Voyage de découvertes aux terres Australes. Exécuté par ordre de sa Majesté l'Empereur et Roi, Sur les Corvettes le Géographe, la Naturaliste, et la Goelette le Casuarina, Pendant les Anées 1800, 1801, 1802, 1803 et 1804. [Historique] Rédigé en partie par seu F. Péron, (vol. 2:) et continué Par M. Louis Freycinet. 2 vols. (text) + Atlas par Mm. Lesueur et Petit. 2 parties. + Navigation & Geographie. Publié par ordre de son excellence le Ministre de la Marine et des Colonies; et Rédigé Par Louis Freycinet. 1 vol. (text) + Atlas. Rédigée par Louis Freycinet.

Paris, 1807-1816 (Historique) & 1815 + 1812 (Navigation & Geographie).

4to & folio. Three text-volumes in 4to and three atlas, two in small folios, one (Navigation & Géographie) in elephant folio. All bound in nice contemporary brown half calfs with gilt spines. The first four (i.e. Historique-section) are uniform. The Navigation & Géographie-part with some brownspotting, the text-voume has been re-enforced at front hinge and corners and extremities are worn. There's a repaired tear to one of the maps. The Historique-section is generally very nice, clean, and fresh. Vil. I of the atlas has a torn lower back hinge, but no loss. A very nice set in strictly contemporaru bindings, with the tissue-guards, and FULLY COMPLETE WITH ALL 40 ETHNOLOGICAL AND ZOOLOGICAL PLATES, MOSTLY COLOURED, ALL 46 MAPS, BOTH TABLES, AND THE FRONTISPIECE PORTRAIT.

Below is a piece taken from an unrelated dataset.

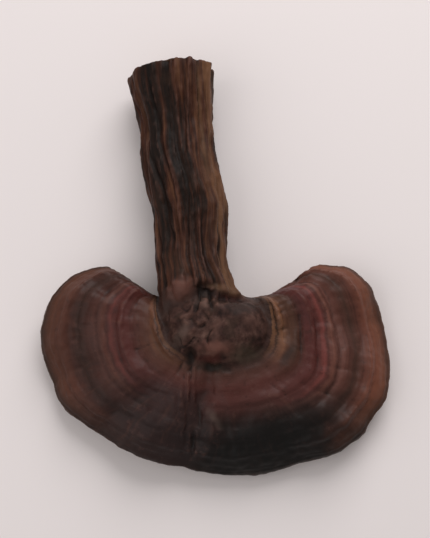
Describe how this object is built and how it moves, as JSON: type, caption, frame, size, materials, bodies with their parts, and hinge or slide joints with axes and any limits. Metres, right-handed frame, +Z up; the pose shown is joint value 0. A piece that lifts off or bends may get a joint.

Text: XXXI, (1), 471 pp. + engraved frontispiece-portrait + two folded tables; (4), XV, (1), 496, (2, -errata), III (contents) pp.
Atlas: (vol. I, plates:) (6) pp. + 40 plates (numbered 2-41 NB. plate I of the the map-volume constitutes also nr. I of the plate-volume - as always (see also Ferguson) ); (vol. II, maps:) 6 pp. + 14 maps, two of which are folded.

Navigation & Géographie:
Text: XVI, 576, (2, -errata) pp.
Atlas: (2) ff. + 32 maps, 25 of which are double-page, 7 single.

Rare fully complete copy, with both the History- and Navigation&Geography- parts of one the most important and famous descriptions of Australia ever published. One of the maps included constitutes the first published map to show the entire South Australian coastline.

In April 1802, the British navigator Matthew Flinders and his French counterpart Nicolas Baudin met at Encounter Bay. Both men had been sent out by their respective governments to chart and explore the unknown southern coast of Australia. Between them, Flinders and Baudin explored, mapped and named most of the 3,700 kilometres from Ceduna on the west coast to Robe in the southeast, known in 1802 as "the unknown coast".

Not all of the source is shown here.